Friday, October 15, 2010

Reaction Rates

Reaction Rates are affected by a few things. Without telling them the point, the students had a quick demo where they had to dissolve sugar cubes the fastest. 

In third period, Taylor K was the quickest and in fourth, Maria and Sam were the fastest. The key was to use warm water (I only have one warm sink and they were def fighting over it or trying to remember which one it is) - or chew them up and spit them out. 

The things that speed up reactions are:
  • Temperature - warmer is faster
  • Surface Area - small pieces have more surface area
  • Concentration - the more water, the faster sugar will dissolve
  • Catalyst - lowers the activation energy and speeds up the reaction
  • Agitation - shaking or stirring increases the frequency of collisions.
Lucas is using scissors to bust up his sugar cubes and make the pieces smaller. Josh is looking for the warm sink

Le Chatlier

Today students learned about reaction rates and how to increase them. They also learned about reversible reactions and how Le Chatlier's principle influences shifts of equilibrium in reversible reactions.

Basically as you apply a stress to a system, the system will shift in response to the stress. If you add one of the molecules it will shift away from that molecule. If you take away a molecule, it will shift towards it to make more. Heat works the same way.

Pressure is the tricky one. If pressure is applied to an equilibrium, then the reaction will shift to the side that has the least amount of molecules (count the coefficients).

We finished class by reviewing concepts about bonding and naming in preparation of Monday's benchmark.
Homework: finish Orange Benchmark Review Sheet

Thursday, October 14, 2010

We started by talking about the simple definition of the terms, what the probably products and reactants are and went over a basic formula for the reaction types the students need to be familiar with.

Reaction Types include:
  • synthesis
  • decomposition
  • singe replacement
  • double replacement
  • combustion
  • endothermic
  • exothermic
  • oxidation-reduction
  • neutralization
After discussing the basics, we drew cartoons of stick men and women going on dates to show how atoms move around in the simpler reactions. The picture posted is someone else's version of single replacement (see the one guy switches with the other) (I would take a photo, but my camera is out of commission at the moment).

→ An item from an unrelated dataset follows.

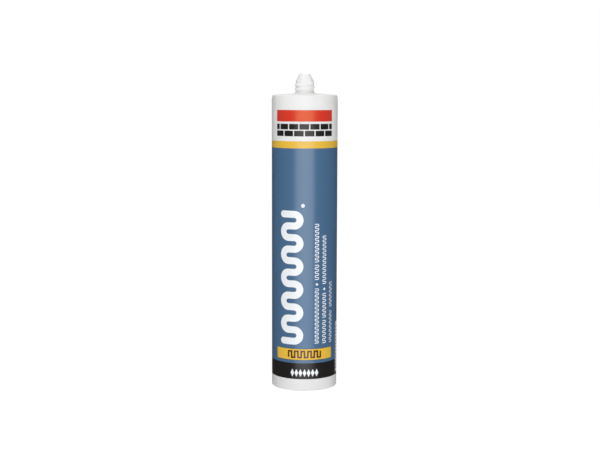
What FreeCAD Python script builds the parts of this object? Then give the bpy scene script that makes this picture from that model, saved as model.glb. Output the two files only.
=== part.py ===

For more help with this, check here.

 Homework is the front of the orange Benchmark Review Sheet

Monday, October 11, 2010

Balancing Equations

Students are learning to balance equations. Today they learned that reactants are what you start with and are on the left side of the equation. Products are on the right side of the arrow and are what is made by process of a chemical change.

Because of the Law of Conservation of Mass, the number of atoms have to be equal on both sides. To balance an equation, the coefficients are changed. Coefficients are the big numbers in front that tell you how many molecules there are. The subscripts (the little lower numbers) are not allowed to be changed because those are there to make neutrally bonded molecules (what we learned in the last unit.

By changing the coefficients and counting the number of atoms on both sides of the arrow, balancing can be achieved.

Monday, October 4, 2010

Bonding and Naming

Sorry to not be posting, I have been busy teaching bonding and naming. There are two basic types of bonds and each requires a separate set of rules. I taught one then the other and students got it perfectly. However, when you mix them together and they have to decide which method to use, it somehow gets mixed up.

If it is a + and -, the bond is ionic. The electrons are given and taken in the bond. To get the formula, you criss cross the charges. To name it, you say the name of the metal, then the name of the nonmetal with an -ide ending. If it is a metal from DForP block, then you use a roman numeral to indicate the charge of the metal.

If it is a - and -, the bond is covalent. The electrons are shared in the bond. To get the formula, you have to draw the Lewis Dot structures for the elements and connect the dots that don't have friends. You write the formula based on your drawing. To name it, use prefixes to indicate the number of atoms in the formula and the second one ends in -ide. For these it doesn't matter which element comes first.

The test on this material is today. Tonight's homework is to finish the watermelon sheet.